Para Júlio, o desafio de Sobral é criar novas metas de aprendizagem. "Estamos construindo um currículo novo, que dialoga com a Base Nacional, mas tem muito do que acreditamos. Buscamos exemplos fora, como o modelo canadense que trabalha com altas expectativas. Incluímos descritores de avaliações internacionais como o Pisa. A desigualdade acontece quando acreditamos que nosso aluno não pode aprender o mesmo que uma criança de um país desenvolvido. Para sair do zero, do buraco, contamos com muitos parceiros e modelos que fomos 'sobralizando', mas agora queremos ampliar a autonomia."

Para a secretária Iracema Sampaio, ainda há desafios nos anos finais e na Educação Infantil. O modelo integral para os adolescentes conta com apenas duas unidades. A ideia é construir mais 12 com capacidade para 500 alunos. Os custos vão de 2,4 a 7 milhões de reais por escola. Na Educação Infantil, 53% das crianças até 3 anos ainda estão fora dos centros. A meta é construir mais nove. Sobral investia no começo dos anos 2000 em torno de 26,5% do orçamento em Educação. Hoje, o gasto supera os 30%.

"O modelo de formação nas faculdades é distante das realidades que temos." VEVEU ARRUDA, prefeito de Sobral

O meu último entrevistado foi o prefeito José Clodoveu de Arruda, o Veveu. Ele está deixando o cargo que será assumido por Ivo Gomes, que foi secretário na gestão do irmão Cid, ex-ministro que iniciou as mudanças no final dos anos 1990. É dele a polêmica expressão "feijão com arroz". "Menciono o feijão com arroz como crítica a um modelo de formação de educadores nas faculdades distante das realidades que temos. A transformação em Sobral foi construída aos poucos, com erros e acertos, ouvindo muito quem está no chão da escola e verificando o que funcionava."

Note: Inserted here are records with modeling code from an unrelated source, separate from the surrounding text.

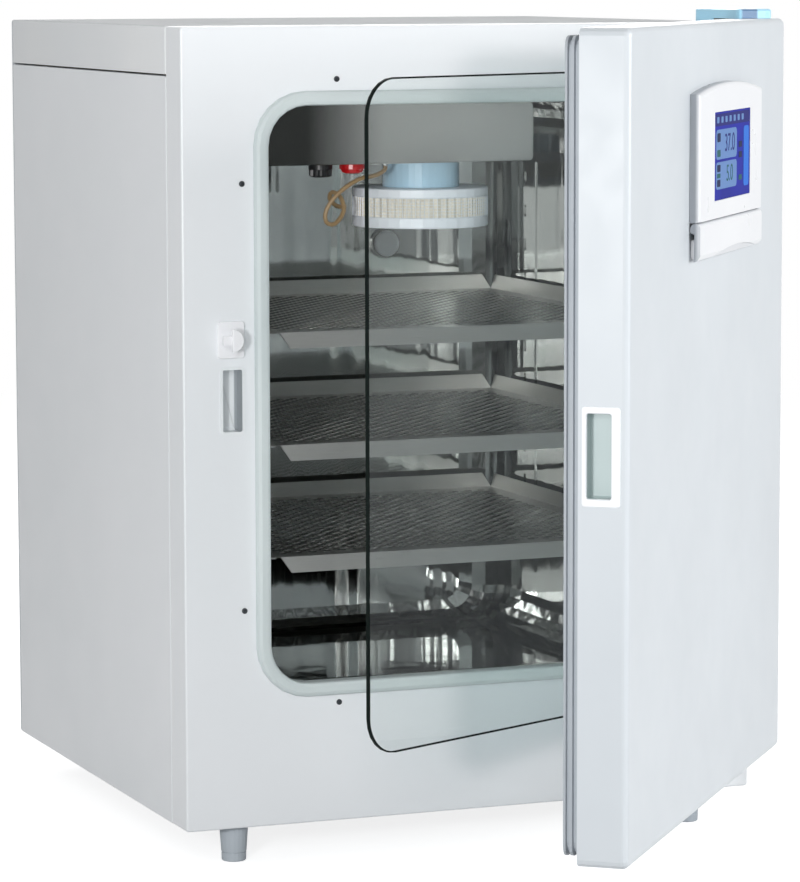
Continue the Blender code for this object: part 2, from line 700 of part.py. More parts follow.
door = pressed(
    "door_shell", door_ring(0.0), in_xz, DOOR_FRONT, DOOR_BACK, WHITE, door_axis, DOOR_ROUND, SHEET, 4
)
grip_cut = (grown(GRIP_Y, -0.0015), grown(GRIP_Z, -0.0015))
boolean(door, box("grip_cut_shell", (-THROUGH, THROUGH), *grip_cut, None, door_axis))
dish_loops = [
    in_xz(door_ring(DOOR_EDGE), DOOR_BACK),
    in_xz(door_ring(DISH_IN, DISH_R), DOOR_BACK),
    in_xz(door_ring(DISH_IN + 0.0010, DISH_R), DOOR_BACK - 0.0015),
    in_xz(door_ring(DISH_IN + 0.0030, DISH_R), DISH + 0.0020),
    in_xz(door_ring(DISH_IN + 0.0075, DISH_R), DISH),
]
walled(loft("door_liner", dish_loops, ABS, door_axis, "last"), SHEET, 1.0)
core_front = in_xz(door_ring(DOOR_EDGE + DOOR_ROUND), DOOR_FRONT + DOOR_EDGE)
core_back = in_xz(door_ring(DOOR_EDGE), DISH - DOOR_EDGE)
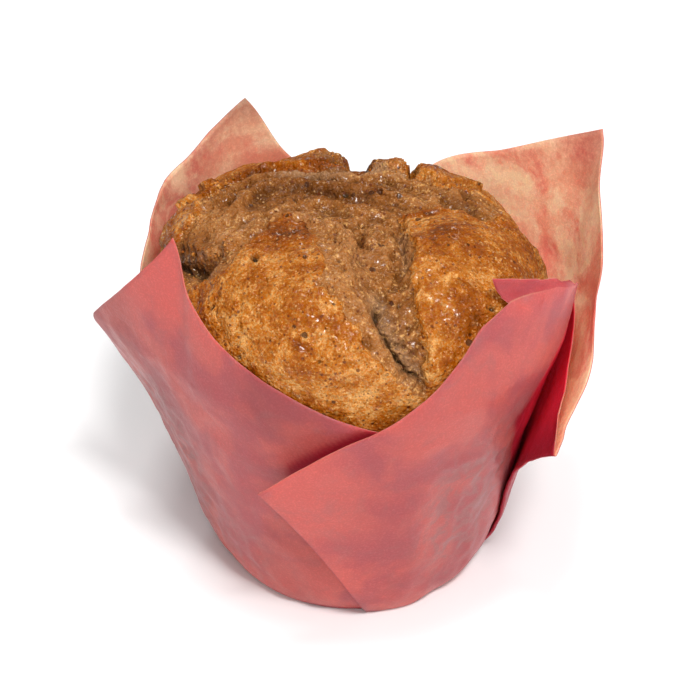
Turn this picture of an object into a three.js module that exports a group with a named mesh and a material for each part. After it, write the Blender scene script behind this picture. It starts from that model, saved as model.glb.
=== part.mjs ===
// Tulip muffin in its folded paper case.
//
// Millimetres, +Z up. The origin is the centre of the case's flat underside, and -Y is the front.
// The case is one square sheet pressed round a mandrel: a flat round base, four pointed petals
// (the sheet's corners) and four pleats (the slack half-way along each of its edges).

import * as THREE from 'three';

// ---- Driving dimensions -------------------------------------------------------------------

const BASE_RADIUS = 26.2; // flat round underside of the case
const PAPER = 0.5; // wall of the case, thicker than the sheet itself so that it keeps its shape
const GAP = 0.3; // clearance between the muffin and the case
const FOLD = 0.95; // between the middles of two neighbouring layers of a pleat
const HEEL = 2.9; // how far the rounded lower corner swells out
const HEEL_HEIGHT = 4; // over about this height
const FLARE = 0.223; // lean of the wall above it, as a slope
const HUG_HEIGHT = 58; // height at which the case stops flaring
const SHEET_REACH = 90; // wall from the base's rim to a petal's tip

const CAKE_RADIUS = 41.4; // muffin at its widest
const CAKE_SHOULDER = 62; // height of its widest part
const CAKE_TOP = 82; // height of the smooth dome
const CAKE_SHARPNESS = 0.6; // how full the dome's shoulder is: 1 is an ellipse, less is squarer
const OVERHANG = { az: 152, spread: 42, fullness: 0.34, reach: 1.2 }; // fuller shoulder, back left
const FACET_SLACK = 0.25; // more clearance, because flat facets bulge past the true curve
const CAKE_FLOOR = PAPER + GAP + 0.1; // underside of the muffin
const CAKE_FOOT = BASE_RADIUS - 1.6; // radius of that underside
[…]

Quando entrei no ônibus para sair de Sobral, minha cabeça fervilhava com o que vi em uma semana. Organizando os pensamentos, percebi que estava empolgado. Um dos esforços no jornalismo é equilibrar o envolvimento emocional com uma atitude investigativa. Mas, sobretudo, para nós que trabalhamos com Educação, há sempre o desejo de achar uma história que inspire a transformação. Em Sobral, com todas as suas surpresas, tive contato um dos exemplos mais consistentes de uma escola de qualidade para todos. Foi bonito ver uma criança de 11 anos incentivar a mãe a voltar a estudar. Outra, com dificuldade na alfabetização, passar a ler quatro livros por mês. O eterno sonho de ser jogador de futebol substituído pela Engenharia Aeroespacial. Uma faxineira se tornar professora na própria escola que estudou. É a conciliação, ainda cheia de imperfeições, da escola brasileira com o povo brasileiro.